In March 2002, Cabinet established an Electoral Task Team to, "draft the new electoral legislation required by the Constitution".

The tabled report, known as the Van Zyl Slabbert Report, recommended a new electoral system that, "would align the electoral systems for all three spheres of government and ... allow for independent candidates to participate in elections".

These recommendations were ignored and the electoral system remained unchanged.  

The Van Zyl Slabbert Report found that the existing system, based purely on party-based, proportional representation, diminished accountability.

A lack of accountability in politics is the cause of many of our current challenges.

Members of Parliament owe their seats, and thereby their salaries, to their political parties - not the South African voters. 

There is no direct relationship between MPs or MPLs and the electorate, and therefore no sense of accountability to the people.

Tragically, this system has fostered both complacency and mediocrity in our politics. 

It is a system that encourages party obedience over robust debate; one that stifles individual excellence and certainly does not put the people first.  

In November 2017, the High-Level Panel on the Assessment of Legislation and the Acceleration of Fundamental Change tabled its report (the Motlanthe Report).

The panel recommended that, "Parliament should amend the Electoral Act to provide for an electoral system that makes Members of Parliament accountable to defined constituencies on a proportional representation and constituency system for national elections".

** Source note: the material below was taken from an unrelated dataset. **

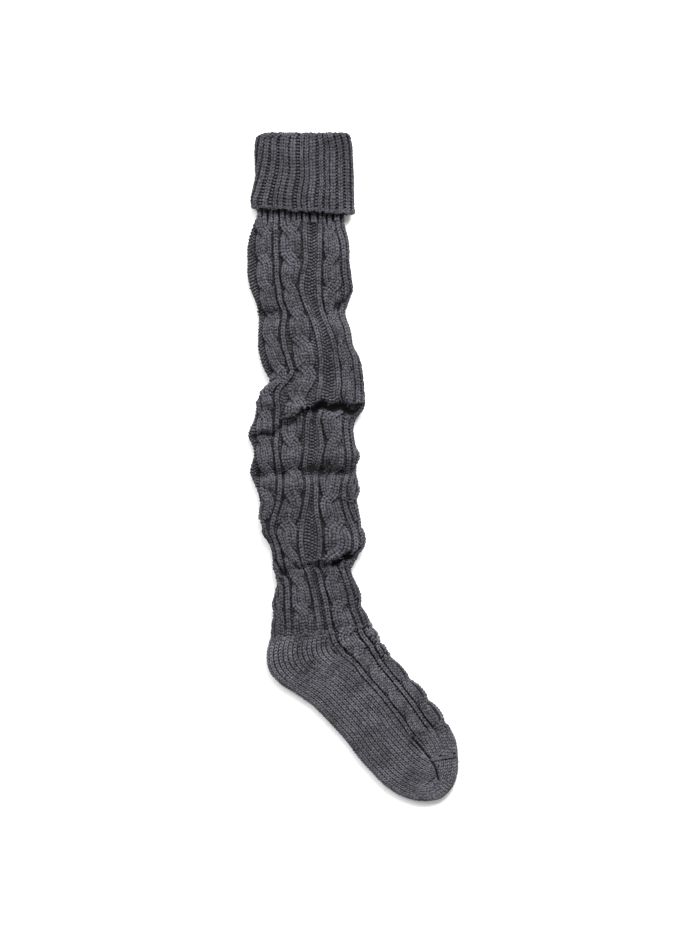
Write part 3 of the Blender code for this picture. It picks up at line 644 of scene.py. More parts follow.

Like the Van Zyl Slabbert Report, since its tabling, nothing meaningful has been done to address or implement this recommendation. 

In December 2018, Congress of the People (COPE) leader, Mosiuoa Lekota introduced a Private Member's Bill in the National Assembly that sought to permit independent candidates to contest elections at provincial and national levels.

This too was met with resistance and his efforts came to nought.

The bill in question was drafted by Dr. Michael Louis, a former MP, who had long sought electoral reform through Parliament and our courts. 

The NNM case before the Constitutional Court, however, may be the proverbial straw that finally breaks the camel’s back.

When the Court delivers its judgment, the decades-long struggle for the right of independent candidates to stand for office may finally be put to rest.

A judgment in NNM’s favour will see Parliament tasked with overhauling the electoral system and delivering a model that better aligns with our constitutional democracy. 

This is likely to result in a hybrid model, combining proportional representation with a constituency system.

This will mean that citizens will be able to directly elect the MP and MPL who represent their communities.

A hybrid electoral model will encourage accountability, transparency and stimulate stronger voter participation in our democracy.  

It is also safe to say that, regardless of how much the political or electoral system is reformed, success or failure rests largely on the players in the system.

Our focus cannot be on the system alone, but also the participants in that system.

We need to foster an environment where excellence, diversity and ethics take centre stage.

Our nation and its people deserve no less from their leaders. 

This is one of the reasons that I co-founded the Apolitical Academy.

It was born out of the idea that politics should not be the preserve of an older, hyper-masculine and often complacent generation.

Especially on the African continent where the average age is 19 years old, and women outnumber men by over a million people.

Our political system requires the very best calibre of diverse, energised and inspired leaders to tackle the challenges of the day.  

The Apolitical Academy offers an annual intensive public leadership development and training programme to young candidates, especially women and political "outsiders" who wish to transition into public service but lack the networks and personal development opportunities to do so on their own.

It is about delivering a non-partisan, well-equipped and highly trained cohort of emerging public leaders into all spheres of political life.

Our Public Service Fellows are a diverse range of people from all walks of life who wish to serve their country.

They are people who have already developed a track record of servant leadership - often in non-traditional ways.

They have a wide range of political ideologies and affiliations, but they all subscribe to the vision of excellence and ethical leadership.  

The Apolitical Academy programme is intentionally non-partisan.

Nobody will dispute that our politics has become increasingly polarised, reducing parliamentary debate, as recently as last month, to mud-slinging and viscous personal abuse.

Fellows on the Apolitical Academy programme are encouraged to participate in rational discourse with a maturity that allows for differing viewpoints and does not require one to denigrate another’s dignity or humanity in order to "win".  

Ethical leaders can only transform our society if they emerge from a functional, constitutionally-sound electoral system that caters for the participation of a range of political actors and movements.

Such a system will increase the levels of accountability in politics and enhance the ability of the electorate to directly engage with their representatives; thus driving a virtuous cycle of diverse, highly competent, and ethical leaders entering politics and government.  

The Constitutional Court should soon be handing down its judgment in the NNM matter.

This may well be a watershed moment in South Africa’s young democracy if independent candidates are permitted to contest the 2024 general elections.

Equally, the judgment could finally make way for an electoral system where voters directly elect their representatives in Parliament, voting for the person and not merely the party.

There can be no doubt that there is enormous potential for electoral reform to inject new life into South Africa's body politic.  

- Lindiwe Mazibuko is Co-Founder & Executive Director, Apolitical Foundation and former Leader of the Official Opposition in Parliament.